Oh, my, this was a long one. I  had hoped to talk about a possible reason why some people in the US want a war with Russia. But it will have to wait. (It has a relation to New Brunswick's budget deficits.)

On Thursday, Sept. 17 at 1:30, I'll be at Rose Hall in People's Tower on St. George to register people for a class under the auspices of Tantramar Seniors. It will be - sort of - about current events - but it really won't be about that. It'll be about the ways we think about them and react to them. So it's not really about the events. It's about us and what affects our thinking. And it will, I hope, encourage lots of discussion among all those who attend. I don't want this to be just a lecture class.

It's also on a topic I've never taught before. So it'll be a challenge for me as much as for the students.

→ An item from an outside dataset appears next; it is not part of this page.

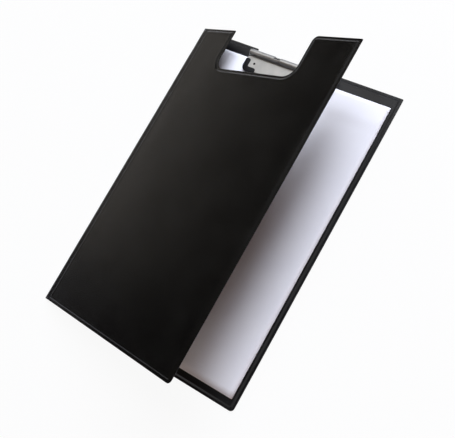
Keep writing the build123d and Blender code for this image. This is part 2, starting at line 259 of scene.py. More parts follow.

  1. Mr Decarie...It has been awhile since I read your blog because although sometimes informative I find you far too negative.You are an intelligent enough person to make points without being so unnecessarily "harsh" and in some cases with inordinate speculation and exaggeration etc ...and FYI , I arrived late at the simulcast and wasn't charged a thing

  2. It's a little hard to answer charges that are vague. Give me examples of harshness, speculation and exaggeration, etc.
    As to the simulcast, I presume you are referring to the evangelical one. Their ad said there was a charge for it. I presume they let you off because you were so late. So what does that prove?